Mons Lie (15 February 1757 – 2 August 1827) was a Norwegian police chief and writer.

He was born in Ålen as a son of Jonas Monsen Storli (1715–1791) and Karen Svendsdotter Aspaas (born 1717). His mother was a first cousin of Svend Aspaas. In February 1777 he married Dorothea Wollan, but the marriage did not last. From October 1793 he was married to Elisabeth Sofie Müller (1772–1810). After her death he married Anna Margrethe Hagerup (1768–1840), a daughter of Christian Frederik Hagerup, in March 1811.

Mons Lie was the ancestor of several notable people. His grandson Mons Lie (1803–1881) married a sister of Erik Røring Møinichen and had the daughters Erika (Nissen), Ida and Thomasine Lie. Another grandson Michael Strøm Lie (1807–1852) was the father of well-known writer Jonas Lie, who also married Thomasine Lie.

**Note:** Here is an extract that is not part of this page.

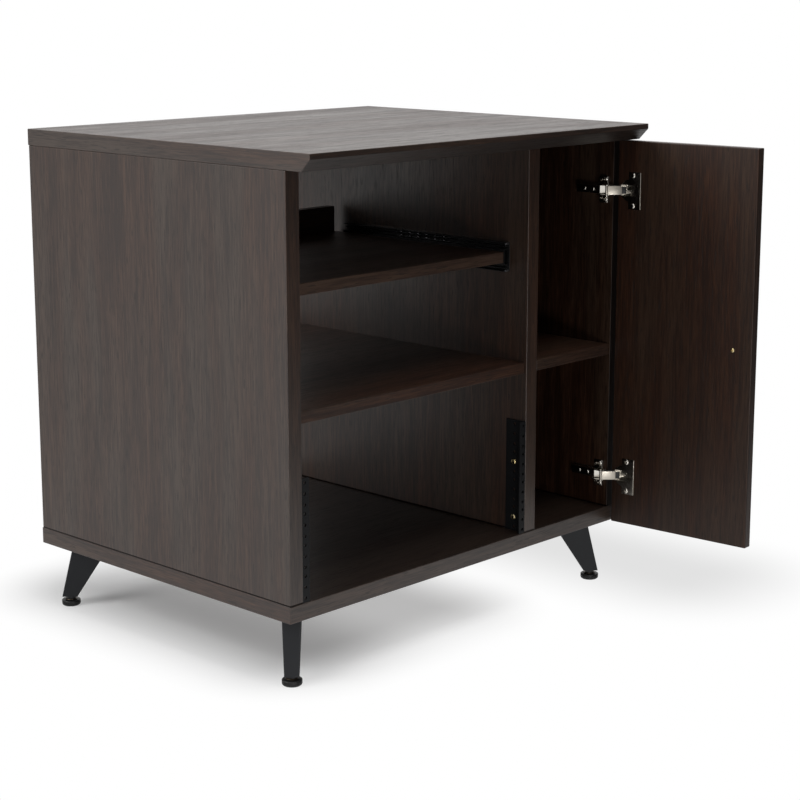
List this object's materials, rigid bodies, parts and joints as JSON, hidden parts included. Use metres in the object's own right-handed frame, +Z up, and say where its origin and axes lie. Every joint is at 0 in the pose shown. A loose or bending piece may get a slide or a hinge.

Lie made his way from the family farm Storli, via Røros where he was an errand boy for Peder Hjort, to the regional center Trondhjem where he was hired as a clerk for auditor-general Andreas Klingenberg. He advanced in the ranks within Klingenberg's business. From 1793 to 1811 he practised as an attorney (prokurator) in Trondhjem city. He was also fire chief from 1800, and member of the city's council (rådmann, must not be confused with the democratic city council introduced by law in 1837) from 1808. From 1817 to his death he was the chief of police in the city. He died in August 1827 in Trondhjem.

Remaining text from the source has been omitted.